My knowledge of the source languages and my original specializations in Rome and India left me with the ability to get a basic overview of the Indo-European cultural complex. Theoretically-methodologically, I am perhaps most influenced by the religious scholar Radek Chlup, whose systematic thinking about the function of myth and ritual has always been a healthy complement to my intuitive and psychologizing perspective.
The second distinctive line that I have developed over the years has been a depth-psychological approach, especially the ideas of the classics, Freud and Jung. I studied the works of both authors and developed my own amalgam of understanding in which these two authors complemented each other excellently with the models developed by anthropology, semiotics and phenomenology. The analytical psychologist Martin Skála was the impetus for my Jungian orientation, and to him was addressed the first draft of the text that eventually became a book called Monomyth (Malvern 2021).
Parallel to my academic and fencing path, I have cultivated fantasy work throughout my studies, which I nevertheless see as a form of active imagination from the perspective of psychology and as modern myth-making from the perspective of religious studies.
Thanks to the unwavering support and collaboration of Jakub Hruska, the world of Sirania (www.siranie.net) exists, an ever-enriching and evolving alternate universe with its own history, play of forces and stories. Lucie Lukačovičová, among many others, has contributed to this creation by writing a number of short stories set in the world of Sirania. Together with Jan Dřevíkovský, we created a mystifying comic called The Sprouting of the Eye, which was once published in print, but its sequel was never completed. Several board games that we developed in the Circle of Friends also date from a similar era – the game Dorn and its expansion and the game Ekopolis.
In 2009, I started my PhD studies, during which time I focused on a detailed study of Old Norse mythology. By that time, my two-volume book devoted to the Saga of Hervör, the Old Norse story of a heroic warrior woman and her son Heidrek, had already been published. The first volume is a bilingual (Old Norse-Czech) edition of the text, and the second volume is a series of five separate studies on the saga, covering a range of topics (riddles and kennings, female warriors, Old Norse mounds, the battle of the Goths and Huns, etc.).
Not long after, I was entrusted with the translation of two of Tolkien’s epics, The Legend of Sigurd and Gudrun and The Fall of Arthur. I pushed for both books to be published bilingually as well. The results of my PhD project were then published in book form as Óðinn: Myth, Sacrifice and Initiation. During my doctoral studies, I discovered two authors who influenced me deeply, the Slovenian philosopher Slavoj Žižek and the American neuroscientist and physicist Douglas Hofstadter, whose Gödel, Escher, Bach still strikes me as an incomprehensible miracle.

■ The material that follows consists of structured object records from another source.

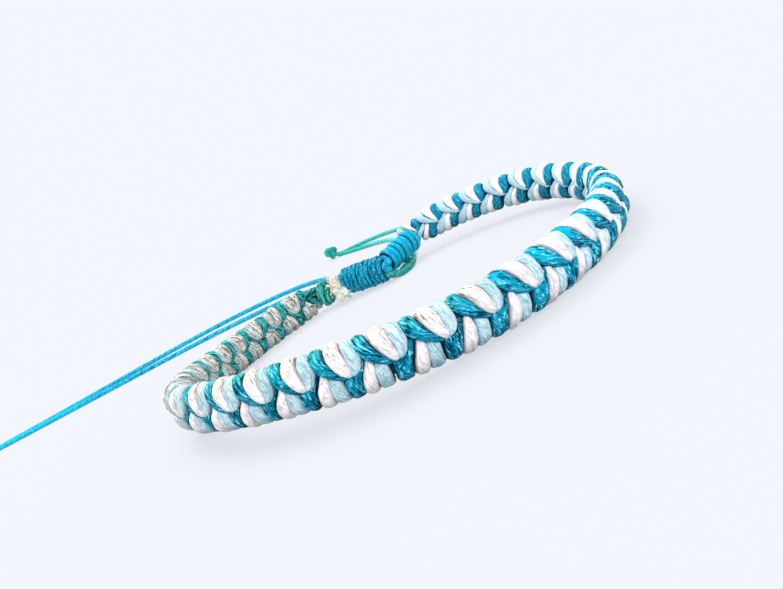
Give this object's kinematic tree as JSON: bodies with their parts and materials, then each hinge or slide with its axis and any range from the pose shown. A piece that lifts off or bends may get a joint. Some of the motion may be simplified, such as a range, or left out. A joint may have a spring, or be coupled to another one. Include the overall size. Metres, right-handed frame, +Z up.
{
  "type": "braided string bracelet",
  "caption": "Adjustable bracelet braided from waxed string, closed by a sliding knot, with two pairs of knotted string tails.",
  "frame": {"origin": "middle of the loop, on the surface that the bracelet lies on", "axes": "+Z up through the wrist opening, +X along the loop's longer way, +Y from the front of the loop towards its sliding knot"},
  "size_m": [0.1343, 0.1068, 0.0074],
  "materials": {
    "teal_string": "waxed twisted polyester string, turquoise, slightly shiny",
    "cream_string": "waxed twisted polyester string, cream white, soiled with small brown specks",
    "pale_string": "waxed twisted polyester string, pale blue",
    "blue_string": "waxed twisted polyester string, bright blue, slightly shiny",
    "green_string": "waxed twisted polyester string, sea green, fading along its length"
  },
  "bodies": {
    "root": {"braided_band": "teal_string", "end_wrap": "green_string", "cut_ends": "cream_string", "sliding_knot": "blue_string", "whipping": "blue_string", "blue_tail_a": "blue_string", "blue_tail_b": "blue_string", "green_tail_a": "green_string", "green_tail_b": "green_string", "blue_end_knot": "blue_string", "green_end_knot": "green_string"}
  },
  "joints": []
}
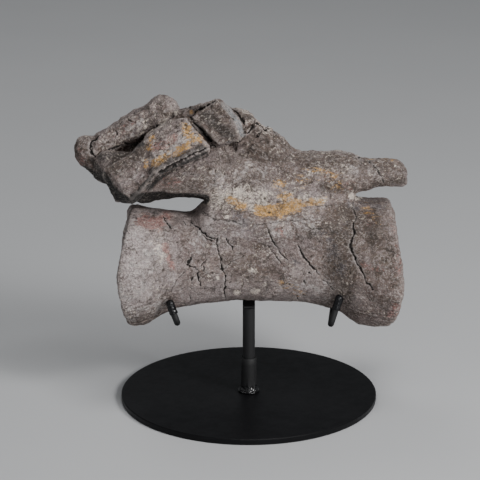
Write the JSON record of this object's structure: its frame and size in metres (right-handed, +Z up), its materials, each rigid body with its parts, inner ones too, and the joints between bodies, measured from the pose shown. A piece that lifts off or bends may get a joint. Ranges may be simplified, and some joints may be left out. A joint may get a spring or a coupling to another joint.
{
  "type": "fossil tail vertebra on display stand",
  "caption": "Petrified spool-shaped tail vertebra with a broken neural arch, resting in the padded cradle of a black steel museum stand with a round base plate.",
  "frame": {"origin": "centre of the underside of the round base plate", "axes": "+Z up, +X along the centrum towards the rear process, -Y towards the viewer of the picture"},
  "size_m": [0.3204, 0.25, 0.3062],
  "materials": {
    "fossil_bone": "weathered petrified bone, grey-brown with ochre, white and rust stains",
    "black_paint": "satin black powder coat",
    "prong_sleeve": "glossy black shrink tubing"
  },
  "bodies": {
    "root": {"vertebra": "fossil_bone", "base_disc": "black_paint", "base_socket": "black_paint", "post": "black_paint", "saddle": "black_paint", "crossbar": "black_paint", "left_yoke": "black_paint", "right_yoke": "black_paint", "left_front_sleeve": "prong_sleeve", "left_rear_sleeve": "prong_sleeve", "right_front_sleeve": "prong_sleeve", "right_rear_sleeve": "prong_sleeve"}
  },
  "joints": []
}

Not long after completing my PhD, I was awarded the prestigious Marie Sklodowska-Curie Fellowship and spent the years 2018-2020 at the University of Bergen, Norway, where I explored body symbolism and metaphor in Norse mythology. I organised or co-organised a number of workshops and conferences as part of the project, and it was a very international time indeed (I burnt through a lot of aviation petrol while travelling the world in a very non-organic way).
After returning from Norway I joined the Department of Philosophy and Religious Studies at the Faculty of Arts, where I am still working.
Together with my return to the Czech Republic I started training in analytical psychology, which I have always been very close to.
Because of the similarities between ancient myths and contemporary conspiracy theories, I began working on them professionally in 2021 and, together with colleagues, founded the Conspiracy Theory Research Group, which brings together scholars across a range of disciplines, many of whom have been working on the topic much longer than I have. Our intention is not to debunk conspiracy theories, but to try to understand their formation and operation, much as religious scholars do with religion and mythology.
What remains are a few small details that did not fit into the overview:
I have observed an interest in self-development and self-transcendence in myself since childhood. The world of normalcy is a bit scary and exhausting and I can’t find meaning in it, although I understand that somehow there has to be in order for things to “work”, but bare functioning without some form of transcendence is not a full life for me. Hence religious studies, hence fantasy, hence the study of depth psychology. Back when I was 19 (1998) I participated in holotropic breathwork seminar as part of my self-exploration, the experience was rather non-transformative. A few years later I had my first LSD session, which in contrast was significantly transformative. I came to see that ordinary consciousness is just one of many possible ways of thinking, and as a result it opened up previously unknown horizons of thought and experience. Over the years I have undergone a number of consciousness-altering sessions, not only with the help of psychedelics, but also, for example, isolation in the dark (dunkeltherapie). I consider experiences of this type – like the classics of psychedelics – to be an extraordinary tool for uncovering aspects of the workings of the human psyche that are not otherwise generally available. Thus, as soon as I learned of the existence of the Czech Psychedelic Society ( https://czeps.org), I immediately became a member, because the goals of this society are also my goals: to work with mind-altering substances in a controlled, civilised, and sophisticated manner, whether the goal is to help depressed people, to broaden horizons and give relief to people in palliative care, or to self-develop healthy people. In this respect, I believe we are still at the beginning of the journey. Within Czeps, I have joined the expert section and published in the form of a chapter in the book The Psychedelic Phenomenon.
The Pirate programme has been very close to my heart since the birth of the party in Czechia. I participated in several early meetings in the very beginning, and in the first elections I already stood as a candidate, rather just to complete the list of candidates, without much chance of being elected. In later years I remained a supporter and eventually joined the party. Despite the fact that my values coincide more with early radical piratism than with the current conciliatory centrism, I still consider the Pirates to be the best organized and most democratic party in Czech Republic. Unfortunately, as much as I would like to, I am unable to take a more active part in the internal life of the party, because that would mean investing in it the amount of time correlative to another part-time job and I have none left.